Just so, lousy stategy to read up on sex issues, just get her obsessing more.
Only one logical way I can think to handle it, dissociate, vanish into the dark corner of the mind, let it happen but don't be there.
I try this at meetings - long, boring, petty and too many of them. I vanish into daydream land.
It works well. I can come and go with ease. Be totally absent, yet return in a second.
I soon discover that is exactly what she was doing in meetings.
It's good I'm prepared. Sparks fly between Zohra and some dude she meets in a coffee house, in town on convention.
I vanish, daydream of past baseball glories.
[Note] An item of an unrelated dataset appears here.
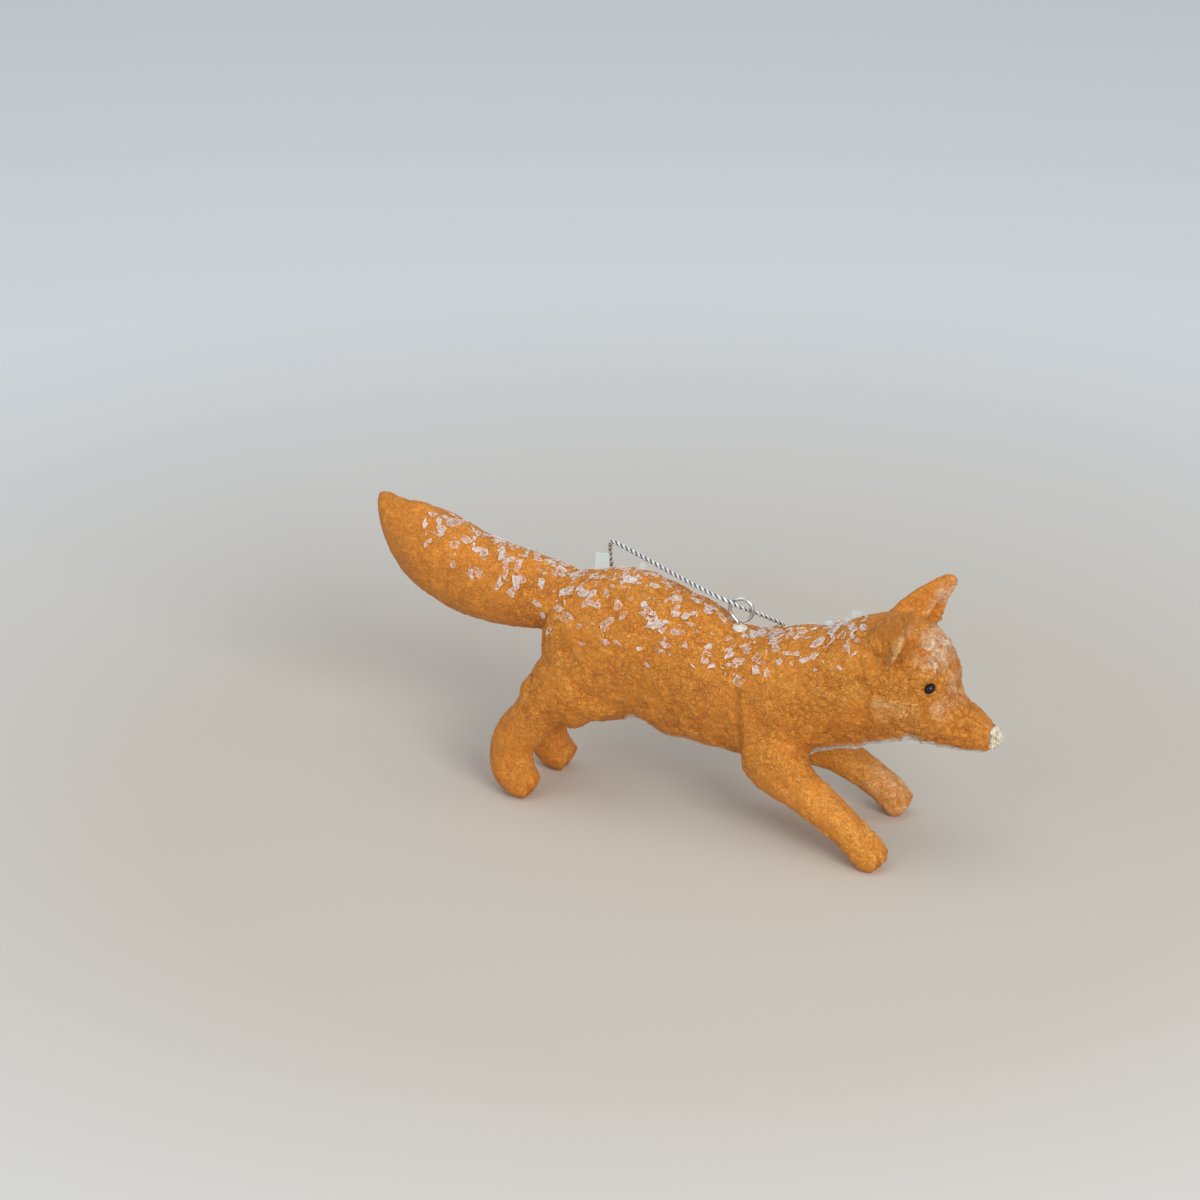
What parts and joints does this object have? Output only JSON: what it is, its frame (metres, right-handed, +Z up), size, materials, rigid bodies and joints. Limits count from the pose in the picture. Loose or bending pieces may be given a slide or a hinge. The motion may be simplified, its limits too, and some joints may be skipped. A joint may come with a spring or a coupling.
{
  "type": "hanging fox figurine",
  "caption": "Running fox figurine of painted paper pulp over a wire frame, with a wire eye on its back and a twisted hanging cord.",
  "frame": {"origin": "on the floor under the middle of the fox's bounding box, cord left out", "axes": "+X towards the nose along the body, +Y towards the fox's left side, +Z up"},
  "size_m": [0.1511, 0.0377, 0.0659],
  "materials": {
    "painted_paper": "painted paper pulp with torn and creased layers",
    "paper_core": "unpainted paper pulp",
    "armature_wire": "plain soft wire",
    "bright_wire": "bright nickel plated wire",
    "black_glass": "glossy black bead",
    "cream_pulp": "crumbly cream paste",
    "glue": "clear to whitish glue",
    "silver_cord": "two-ply metallic thread",
    "mica": "thin translucent flakes"
  },
  "bodies": {
    "fox": {"ear_left": "painted_paper", "ear_right": "painted_paper", "eye_left": "black_glass", "eye_pin": "bright_wire", "eye_right": "black_glass", "front_leg_left": "painted_paper", "front_leg_right": "painted_paper", "front_leg_wire": "armature_wire", "glue_bead": "glue", "head_core": "paper_core", "head_skin": "painted_paper", "hind_leg_left": "painted_paper", "hind_leg_right": "painted_paper", "hind_leg_wire": "armature_wire", "mica_back_1": "mica", "mica_back_10": "mica", "mica_back_11": "mica", "mica_back_12": "mica", "mica_back_2": "mica", "mica_back_3": "mica", "mica_back_4": "mica", "mica_back_5": "mica", "mica_back_6": "mica", "mica_back_7": "mica", "mica_back_8": "mica", "mica_back_9": "mica", "mica_neck_1": "mica", "mica_neck_2": "mica", "mica_neck_3": "mica", "mica_neck_4": "mica", "mica_neck_5": "mica", "mica_neck_6": "mica", "mica_tail_1": "mica", "mica_tail_2": "mica", "mica_tail_3": "mica", "mica_tail_4": "mica", "mica_tail_5": "mica", "mica_tail_6": "mica", "mica_tail_7": "mica", "mica_tail_8": "mica", "nose_tip": "cream_pulp", "spine_wire": "armature_wire", "tail_core": "paper_core", "tail_skin": "painted_paper", "torso_core": "paper_core", "torso_skin": "painted_paper"},
    "hanging_loop": {"cord_rear_run": "silver_cord", "cord_front_run": "silver_cord", "cord_knot": "silver_cord"}
  },
  "joints": [
    {"name": "loop_swing", "type": "hinge", "parent": "fox", "child": "hanging_loop", "pos_m": [0.0134, 0, 0.0512], "axis": [0.5459, 0.7033, -0.4555], "range_deg": [0, 140]}
  ]
}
It ends a lot sooner than I expected, "Quentin, ok to come out now, he's gone."
"Already? He gotta problem with premature ejaculation?"
Sheepish, "problem was mine, lay there like a sack of flour."
"You did?"
"See I've always been lazy in the physical sense. Hate gym, like schoolwork. You come along, take over walking, cleaning, typing at work, I've gotten even lazier. Didn't realize until it was over, I was supposed to be contributing something. After all, I am out of practice."
"So ah where to go from here?"
"Next time, I won't make that mistake. Very sweet of you, vanishing like that, you could have put up a fight." She breaks into a cheerful tune. After, "tomorrow is a wonderful day in two regards. First, got laid. Second, first day of vacation for that silly Indira, gone to Guyana for a month."
"Should be more peaceful in the office."
"Quentin I am like you, don't believe in wishing ill upon another. I would never wish her plane to crash. After all, others would be killed."
"I sense a 'but' in that."
"But I hear there is a video rental store for sale in her hometown. I sure hope she buys it."
We both laugh. Yeah, things will be ok between Zohra and me. We've just done Mount Everest together. Anything else, will seem easy in comparison.